The developed chatbot for medical consultations is based on a fine-tuned GPT-2 model, adapted to recognize and generate dialogues between users and a virtual doctor.  

### Testing results:  
- **Perplexity**: 12.9094  
- **Loss**: 2.6079  

These metrics indicate the model's ability to effectively understand and generate medical responses with a relatively low level of uncertainty.  

### Key features of the implementation:  
- Use of special tokens (`[|Human|]` and `[|AI|]`) to structure dialogues correctly.  
- Data cleaning and preprocessing to ensure accurate training.  
- Adaptation of the GPT-2 model by adding new tokens and expanding the vocabulary.  
- Application of the **Perplexity** metric to assess the model's ability to predict the next word in a sequence.  
- Training optimization using `AdamW` and an exponential learning rate decay strategy.  
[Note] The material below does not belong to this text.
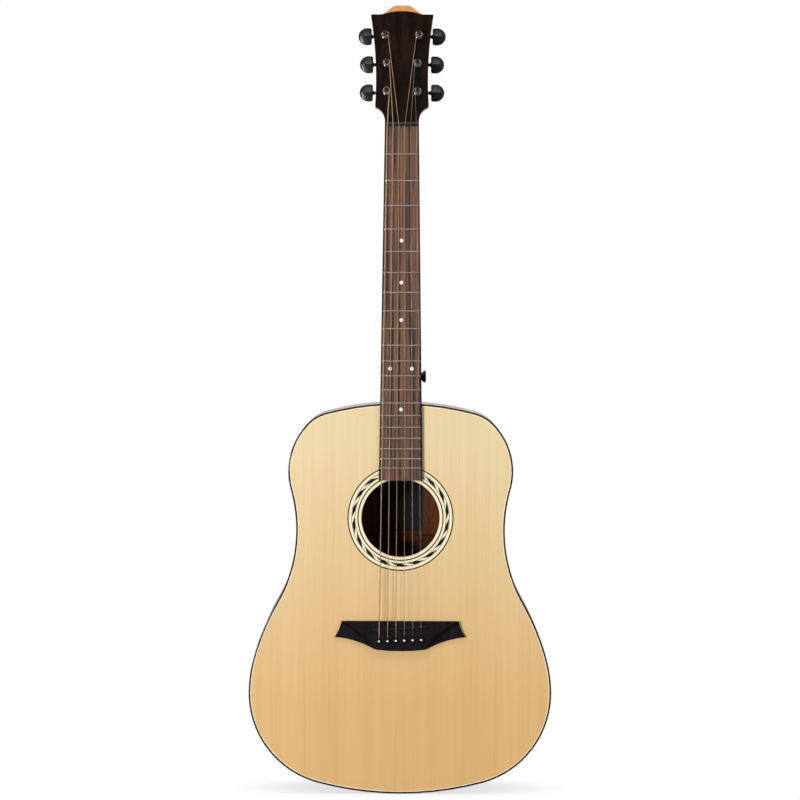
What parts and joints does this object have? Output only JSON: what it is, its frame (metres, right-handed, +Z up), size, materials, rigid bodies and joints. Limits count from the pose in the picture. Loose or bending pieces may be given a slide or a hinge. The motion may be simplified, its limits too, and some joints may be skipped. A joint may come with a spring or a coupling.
{
  "type": "acoustic guitar",
  "caption": "Steel-string dreadnought acoustic guitar with a spruce top, round sound hole, carved dark bridge, bound body and slanted headstock with geared tuners.",
  "frame": {"origin": "outer face of the tail on the centre line, at mid depth of the side, where the end pin hole opens", "axes": "+Z up the neck to the headstock, -Y out of the soundboard, +X to the treble side"},
  "size_m": [0.3962, 0.1331, 1.0321],
  "materials": {
    "spruce_top": "clear satin lacquer",
    "spruce_inside": "bare sanded wood",
    "mahogany": "satin lacquer",
    "mahogany_inside": "bare sanded wood",
    "fingerboard_wood": "oiled, striped grain",
    "dark_wood": "satin",
    "bridge_wood": "satin, close grained",
    "binding_brown": "polished",
    "cream_inlay": "polished",
    "dark_inlay": "polished",
    "maple": "clear lacquer",
    "black_plastic": "smooth",
    "tuner_black": "black plated",
    "steel": "bright",
    "fret_metal": "polished",
    "bronze": "wound wire",
    "label_paper": "dark, plain"
  },
  "bodies": {
    "guitar": {"top_plate": "spruce_top", "rosette_light": "cream_inlay", "rosette_dark": "dark_inlay", "back_plate": "mahogany", "side_bass": "mahogany", "side_treble": "mahogany", "binding": "binding_brown", "purfling": "cream_inlay", "linings": "spruce_inside", "neck_block": "mahogany_inside", "tail_block": "mahogany_inside", "bridge_plate": "maple", "top_braces": "spruce_inside", "back_braces": "mahogany_inside", "label": "label_paper", "bridge": "bridge_wood", "saddle": "black_plastic", "neck": "mahogany", "truss_rod": "steel", "fingerboard": "fingerboard_wood", "fingerboard_binding": "dark_inlay", "frets": "fret_metal", "position_dots": "cream_inlay", "nut": "black_plastic", "headstock_veneer": "dark_wood", "headstock_cap": "maple", "heel_cap": "binding_brown", "strap_button": "tuner_black", "strap_button_screw": "tuner_black", "tuner_housings": "tuner_black", "tuner_bushings": "tuner_black", "tuner_screws": "tuner_black", "plain_strings": "steel", "wound_strings": "bronze", "string_ball_ends": "bronze"},
    "tuner_key_1": {"tuner_button_1": "tuner_black", "worm_shaft_1": "steel"},
    "post_1": {"string_post_1": "tuner_black"},
    "pin_1": {"bridge_pin_1": "black_plastic"},
    "tuner_key_2": {"tuner_button_2": "tuner_black", "worm_shaft_2": "steel"},
    "post_2": {"string_post_2": "tuner_black"},
    "pin_2": {"bridge_pin_2": "black_plastic"},
    "tuner_key_3": {"tuner_button_3": "tuner_black", "worm_shaft_3": "steel"},
    "post_3": {"string_post_3": "tuner_black"},
    "pin_3": {"bridge_pin_3": "black_plastic"},
    "tuner_key_4": {"tuner_button_4": "tuner_black", "worm_shaft_4": "steel"},
    "post_4": {"string_post_4": "tuner_black"},
    "pin_4": {"bridge_pin_4": "black_plastic"},
    "tuner_key_5": {"tuner_button_5": "tuner_black", "worm_shaft_5": "steel"},
    "post_5": {"string_post_5": "tuner_black"},
    "pin_5": {"bridge_pin_5": "black_plastic"},
    "tuner_key_6": {"tuner_button_6": "tuner_black", "worm_shaft_6": "steel"},
    "post_6": {"string_post_6": "tuner_black"},
    "pin_6": {"bridge_pin_6": "black_plastic"},
    "rod_nut": {"truss_rod_nut": "steel"}
  },
  "joints": [
    {"name": "tuner_turn_1", "type": "hinge", "parent": "guitar", "child": "tuner_key_1", "pos_m": [-0.0202, -0.02745, 0.91745], "axis": [-1, 0, 0], "continuous": true},
    {"name": "post_turn_1", "type": "hinge", "parent": "guitar", "child": "post_1", "pos_m": [-0.0202, -0.0522, 0.9178], "axis": [0, -0.9703, 0.2419], "continuous": true},
    {"name": "tuner_turn_2", "type": "hinge", "parent": "guitar", "child": "tuner_key_2", "pos_m": [-0.02, -0.01811, 0.9549], "axis": [-1, 0, 0], "continuous": true},
    {"name": "post_turn_2", "type": "hinge", "parent": "guitar", "child": "post_2", "pos_m": [-0.02, -0.04286, 0.95525], "axis": [0, -0.9703, 0.2419], "continuous": true},
    {"name": "tuner_turn_3", "type": "hinge", "parent": "guitar", "child": "tuner_key_3", "pos_m": [-0.0221, -0.00877, 0.99235], "axis": [-1, 0, 0], "continuous": true},
    {"name": "post_turn_3", "type": "hinge", "parent": "guitar", "child": "post_3", "pos_m": [-0.0221, -0.03353, 0.9927], "axis": [0, -0.9703, 0.2419], "continuous": true},
    {"name": "tuner_turn_4", "type": "hinge", "parent": "guitar", "child": "tuner_key_4", "pos_m": [0.0221, -0.00877, 0.99235], "axis": [1, 0, 0], "continuous": true},
    {"name": "post_turn_4", "type": "hinge", "parent": "guitar", "child": "post_4", "pos_m": [0.0221, -0.03353, 0.9927], "axis": [0, -0.9703, 0.2419], "continuous": true},
    {"name": "tuner_turn_5", "type": "hinge", "parent": "guitar", "child": "tuner_key_5", "pos_m": [0.02, -0.01811, 0.9549], "axis": [1, 0, 0], "continuous": true},
    {"name": "post_turn_5", "type": "hinge", "parent": "guitar", "child": "post_5", "pos_m": [0.02, -0.04286, 0.95525], "axis": [0, -0.9703, 0.2419], "continuous": true},
    {"name": "tuner_turn_6", "type": "hinge", "parent": "guitar", "child": "tuner_key_6", "pos_m": [0.0202, -0.02745, 0.91745], "axis": [1, 0, 0], "continuous": true},
    {"name": "post_turn_6", "type": "hinge", "parent": "guitar", "child": "post_6", "pos_m": [0.0202, -0.0522, 0.9178], "axis": [0, -0.9703, 0.2419], "continuous": true},
    {"name": "bridge_pin_pull_1", "type": "slide", "parent": "guitar", "child": "pin_1", "axis": [0, -1, 0], "range_m": [0, 0.026]},
    {"name": "bridge_pin_pull_2", "type": "slide", "parent": "guitar", "child": "pin_2", "axis": [0, -1, 0], "range_m": [0, 0.026]},
    {"name": "bridge_pin_pull_3", "type": "slide", "parent": "guitar", "child": "pin_3", "axis": [0, -1, 0], "range_m": [0, 0.026]},
    {"name": "bridge_pin_pull_4", "type": "slide", "parent": "guitar", "child": "pin_4", "axis": [0, -1, 0], "range_m": [0, 0.026]},
    {"name": "bridge_pin_pull_5", "type": "slide", "parent": "guitar", "child": "pin_5", "axis": [0, -1, 0], "range_m": [0, 0.026]},
    {"name": "bridge_pin_pull_6", "type": "slide", "parent": "guitar", "child": "pin_6", "axis": [0, -1, 0], "range_m": [0, 0.026]},
    {"name": "truss_rod_turn", "type": "hinge", "parent": "guitar", "child": "rod_nut", "pos_m": [0, -0.053, 0.43834], "axis": [0, 0, 1], "range_deg": [-180, 180]}
  ],
  "couplings": [
    {"joint": "post_turn_1", "follows": "tuner_turn_1", "ratio": 0.055556},
    {"joint": "post_turn_2", "follows": "tuner_turn_2", "ratio": 0.055556},
    {"joint": "post_turn_3", "follows": "tuner_turn_3", "ratio": 0.055556},
    {"joint": "post_turn_4", "follows": "tuner_turn_4", "ratio": -0.055556},
    {"joint": "post_turn_5", "follows": "tuner_turn_5", "ratio": -0.055556},
    {"joint": "post_turn_6", "follows": "tuner_turn_6", "ratio": -0.055556}
  ]
}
Testing on real user queries demonstrated that the model can generate logical responses, provide possible diagnoses, and recommend medical examinations. Future improvements may include:  
- Expanding the dataset with more specialized medical texts to enhance response accuracy.  
- Utilizing more advanced language models (e.g., GPT-4).  
- Integrating external medical knowledge bases.  

The results highlight the potential of this approach for developing intelligent assistants in the healthcare sector.